Le syndicat unique reste pourtant du côté de l'Etat-parti. " Son budget vient du gouvernement, qui nomme aussi ses dirigeants; les ouvriers ne savent pas qu'il est chargé de les défendre, et il n'est pas incité à le faire puisqu'il doit d'abord assurer la stabilité ", explique le militant en faveur des droits des travailleurs Liu Kaiming.
Modèle suédois
Pékin n'est certainement pas prêt à tolérer des organisations ouvrières indépendantes, selon Geoffrey Crothall, de China Labour Bulletin, une organisation non gouvernementale installée à Hong-kong. " Le syndicat étatique ne fait pas confiance aux ouvriers à la base. Il faudrait au minimum qu'il évolue pour représenter leurs intérêts plutôt que d'essayer de les contrôler ", relève-t-il.
Plus pragmatiques qu'ailleurs, les dirigeants du Guangdong observent ce qui se fait à l'étranger et pourraient s'en inspirer. La proposition noyée par le lobby hongkongais est directement issue du modèle de management suédois. Mais ils savent aussi ce dont ils ne veulent pas. L'affaire TCL, un groupe chinois d'électronique refroidi par la fronde des syndicats lorsqu'il s'est lancé en France, a marqué leurs esprits, raconte Guo Wanda. " C'est même devenu un cas d'école de ce qu'ils ne feront pas ici. "

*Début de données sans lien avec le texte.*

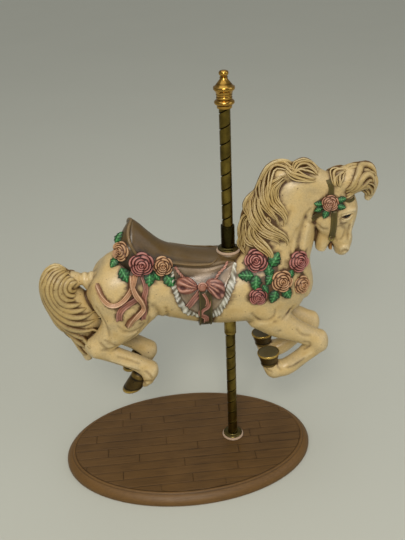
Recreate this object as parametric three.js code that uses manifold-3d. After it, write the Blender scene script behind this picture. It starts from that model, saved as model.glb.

Un syndicat unique dirigé par le Parti
La République populaire de Chine compte un seul syndicat, placé sous la tutelle du Parti communiste, la Fédération des syndicats de l'ensemble de la Chine, qui revendiquait officiellement 212 millions de membres en 2008.

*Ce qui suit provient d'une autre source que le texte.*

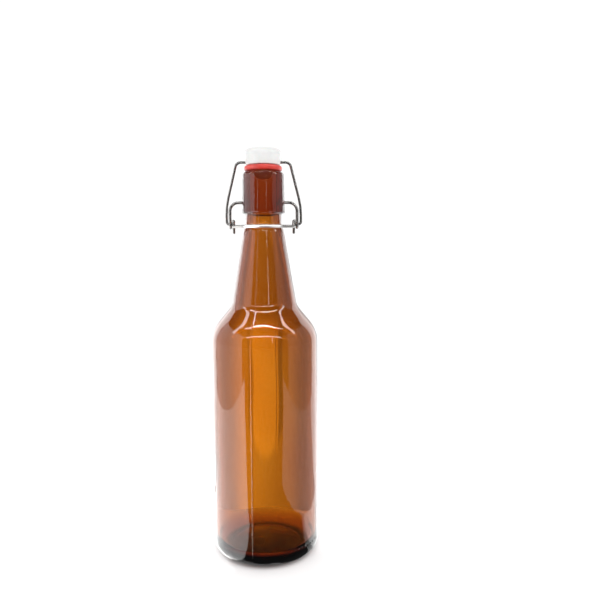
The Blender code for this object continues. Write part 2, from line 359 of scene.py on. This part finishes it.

Les organisations ouvrières indépendantes sont interdites. Les récentes grèves ont mis en évidence les failles du syndicat étatique : des heurts ont opposé ouvriers et syndicalistes inféodés aux patrons lors d'un débrayage chez Honda. Les grandes confédérations internationales ne le reconnaissent pas comme une organisation représentant les intérêts des travailleurs.